- Owner: Boy Scouts of America
- Headquarters: Piedmont, California
- Location: Piedmont, California
- Country: United States
- Founded: 1921
- Founder: Reverend John Stuchell
- Membership: 1048
- Website piedmontbsa.org

= Piedmont Council (California) =

Council of the Boy Scouts of America

The Piedmont Council (California) of BSA serves chartered organizations and BSA units located in the city of Piedmont, located in the East Bay hills and surrounded by the city of Oakland. The council itself is surrounded by the Golden Gate Area Council. The council was first chartered in 1921, and geographically is the smallest in the BSA, but has a high level of activity and serves a high percentage of the available youth living in Piedmont. The council is home to units of Scouts BSA, Cub Scouts, Venturing Crews, Police Adventures and Sea Scouts.

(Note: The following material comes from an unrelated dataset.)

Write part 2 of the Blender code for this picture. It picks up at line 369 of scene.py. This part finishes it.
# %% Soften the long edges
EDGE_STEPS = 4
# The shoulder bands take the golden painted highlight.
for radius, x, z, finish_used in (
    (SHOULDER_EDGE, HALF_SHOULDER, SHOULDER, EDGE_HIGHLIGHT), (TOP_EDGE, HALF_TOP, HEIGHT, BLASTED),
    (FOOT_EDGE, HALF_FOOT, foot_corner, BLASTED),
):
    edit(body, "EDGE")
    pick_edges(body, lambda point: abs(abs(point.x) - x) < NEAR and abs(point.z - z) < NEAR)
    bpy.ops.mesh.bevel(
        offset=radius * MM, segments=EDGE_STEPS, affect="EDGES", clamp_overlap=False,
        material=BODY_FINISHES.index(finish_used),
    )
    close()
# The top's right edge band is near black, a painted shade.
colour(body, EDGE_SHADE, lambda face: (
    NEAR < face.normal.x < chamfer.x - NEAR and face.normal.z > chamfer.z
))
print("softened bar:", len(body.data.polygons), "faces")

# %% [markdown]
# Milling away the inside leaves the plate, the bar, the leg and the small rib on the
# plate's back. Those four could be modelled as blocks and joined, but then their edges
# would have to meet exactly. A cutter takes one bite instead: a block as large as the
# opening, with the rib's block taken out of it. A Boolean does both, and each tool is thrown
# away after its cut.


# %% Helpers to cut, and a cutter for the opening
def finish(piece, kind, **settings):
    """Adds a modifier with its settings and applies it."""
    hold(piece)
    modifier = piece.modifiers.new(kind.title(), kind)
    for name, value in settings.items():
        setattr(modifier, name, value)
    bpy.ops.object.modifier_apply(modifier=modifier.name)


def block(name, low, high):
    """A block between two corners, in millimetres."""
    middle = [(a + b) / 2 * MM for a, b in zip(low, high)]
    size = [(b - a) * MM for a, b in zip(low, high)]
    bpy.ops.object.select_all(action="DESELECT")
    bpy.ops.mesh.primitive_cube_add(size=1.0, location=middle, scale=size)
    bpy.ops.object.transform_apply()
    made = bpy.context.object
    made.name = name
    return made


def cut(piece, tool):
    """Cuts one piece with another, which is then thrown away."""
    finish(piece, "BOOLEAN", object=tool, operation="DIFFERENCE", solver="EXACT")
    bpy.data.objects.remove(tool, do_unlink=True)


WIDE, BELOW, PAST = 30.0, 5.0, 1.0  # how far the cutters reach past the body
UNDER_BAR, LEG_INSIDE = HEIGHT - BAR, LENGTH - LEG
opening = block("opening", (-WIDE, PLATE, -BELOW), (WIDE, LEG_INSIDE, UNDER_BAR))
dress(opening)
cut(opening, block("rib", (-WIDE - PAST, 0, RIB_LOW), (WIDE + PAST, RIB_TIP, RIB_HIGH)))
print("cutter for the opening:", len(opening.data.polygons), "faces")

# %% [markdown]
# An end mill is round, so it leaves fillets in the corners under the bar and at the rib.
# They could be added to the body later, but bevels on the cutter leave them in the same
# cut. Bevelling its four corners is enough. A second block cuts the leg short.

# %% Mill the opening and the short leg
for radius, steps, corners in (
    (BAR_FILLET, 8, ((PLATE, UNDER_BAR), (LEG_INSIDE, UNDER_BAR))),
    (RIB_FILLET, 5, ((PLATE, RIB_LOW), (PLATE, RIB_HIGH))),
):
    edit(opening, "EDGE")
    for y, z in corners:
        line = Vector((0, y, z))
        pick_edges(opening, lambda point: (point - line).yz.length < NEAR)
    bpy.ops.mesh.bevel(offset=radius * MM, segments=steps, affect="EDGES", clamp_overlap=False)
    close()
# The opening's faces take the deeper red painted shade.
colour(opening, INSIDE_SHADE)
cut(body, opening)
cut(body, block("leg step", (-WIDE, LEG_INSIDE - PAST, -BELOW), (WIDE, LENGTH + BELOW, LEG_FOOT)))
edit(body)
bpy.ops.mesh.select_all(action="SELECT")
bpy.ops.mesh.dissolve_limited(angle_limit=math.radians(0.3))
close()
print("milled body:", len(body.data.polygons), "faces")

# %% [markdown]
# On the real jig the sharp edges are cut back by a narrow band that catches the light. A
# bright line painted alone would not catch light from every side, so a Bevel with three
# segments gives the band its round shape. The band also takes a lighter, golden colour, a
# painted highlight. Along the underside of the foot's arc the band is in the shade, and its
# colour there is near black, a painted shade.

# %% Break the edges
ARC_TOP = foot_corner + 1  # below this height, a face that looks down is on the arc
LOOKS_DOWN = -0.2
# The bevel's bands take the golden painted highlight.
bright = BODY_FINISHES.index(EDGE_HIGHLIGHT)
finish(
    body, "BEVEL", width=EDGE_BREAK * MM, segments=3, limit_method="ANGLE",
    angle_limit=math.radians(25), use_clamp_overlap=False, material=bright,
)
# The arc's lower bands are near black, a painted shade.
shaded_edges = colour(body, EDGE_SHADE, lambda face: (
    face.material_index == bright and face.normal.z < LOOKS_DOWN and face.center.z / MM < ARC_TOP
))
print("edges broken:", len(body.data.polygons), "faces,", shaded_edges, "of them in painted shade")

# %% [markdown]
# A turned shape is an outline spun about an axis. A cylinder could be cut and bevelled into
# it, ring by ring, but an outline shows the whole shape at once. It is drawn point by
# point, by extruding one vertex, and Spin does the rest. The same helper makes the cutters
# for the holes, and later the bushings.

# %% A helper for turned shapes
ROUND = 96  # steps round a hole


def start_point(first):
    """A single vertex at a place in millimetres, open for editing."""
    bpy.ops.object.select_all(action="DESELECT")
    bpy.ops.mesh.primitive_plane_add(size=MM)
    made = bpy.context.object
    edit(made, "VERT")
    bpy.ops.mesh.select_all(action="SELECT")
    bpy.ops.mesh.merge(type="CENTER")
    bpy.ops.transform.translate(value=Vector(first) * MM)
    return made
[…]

Piedmont Council is one of the four councils that serves the San Francisco Bay Area.

==History==

In 1910 the newly formed Piedmont Community Church with the Reverend John Evans Stuchell, first pastor of the church and an avid outdoorsman, was seeking a new type of organization for the boys of Piedmont. He had heard rumors of a new organization inspired by General Baden-Powell in England and decided to start one of his own.

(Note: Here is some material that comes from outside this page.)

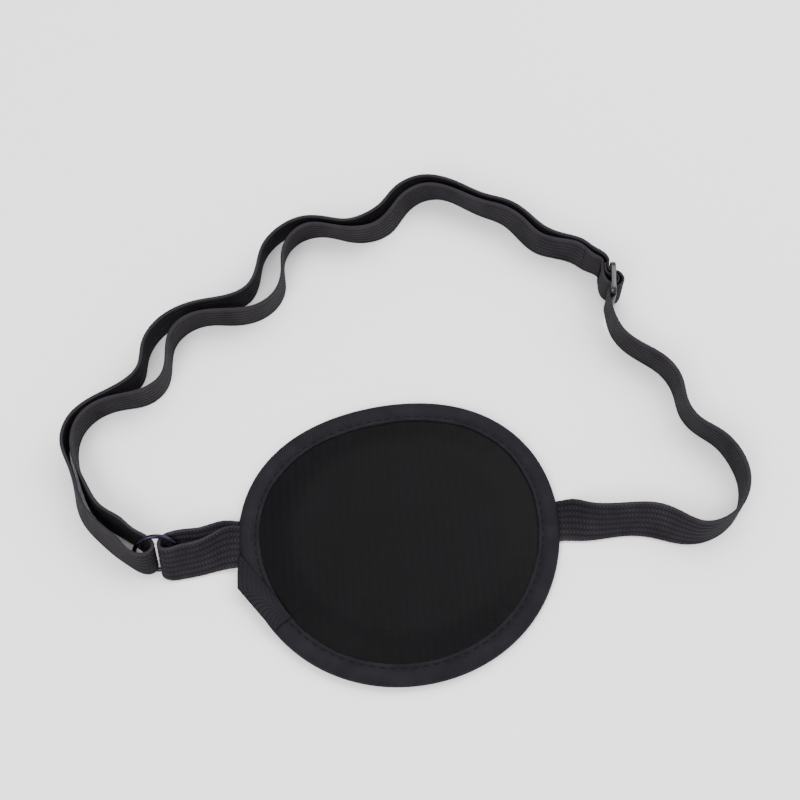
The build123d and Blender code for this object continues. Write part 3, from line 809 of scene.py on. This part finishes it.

The first organization meeting, held in October 1910, included 25 boys and parents who began a camping tradition every other weekend that sparked a movement that has impacted thousands of youth for generations.

On March 21, 1921, the council was Chartered by The Boy Scouts of America as the 42nd Council.

Today the Piedmont Council serves over 1048 youth in programs such as Cub Scouts, Boy Scouts, Crews for Community Service, Sea Scouts, and Police Explorers. The Local Sea Scouts make use of several vessels, including a 33-foot-long sailboat, the SSS Revenge.

- Timeline

- October 1910 - First recorded Scout meeting and campout in Redwood Canyon; Organized by Reverend John Stuchell, First Pastor of Piedmont Community Church.
- 1921 - Piedmont Council officially chartered with National BSA. The Boy Pioneers established in Piedmont, one of the original models for the National Cub Scout Program
- 1929 – Camp Wallace Alexander was founded. Located on the Spanish Creek, Plumas County, it closed in 1972. It is now a campground operated by the Forest Service.
- 1946 - Sea Scouts Ship 16 "The Revenge" organized.
- 1954 - First Pinewood Derby held in Piedmont
- 1969 - First Scout Tree Lot becomes major Scout fundraiser in 1970, originally organized by the Corpus Christi Men's Club to benefit Troop 6.
- 1971 - Exploring and Sea Scouts become co-ed.
- 1974 - First Venturing Crew: Rowing Post 8 Founded by Edwin E. Liskiss, original organization that became Oakland Strokes
- 1978 - First Career Day organized by Piedmont Council for Piedmont High School
- 2005 - 1000th Piedmont Council Scout receives the highest honor, Eagle Rank
- 2013 - Nationally recognized Oakland Strokes Venturing Crew becomes independent from Piedmont Scouting organization
- 2016 - Piedmont Council Awarded #1 out of 273 for Journey to Excellence Performance (JTE)

==Order of the Arrow==
The Hungteetsepoppi Lodge was founded in 1951 at Camp Wallace Alexander.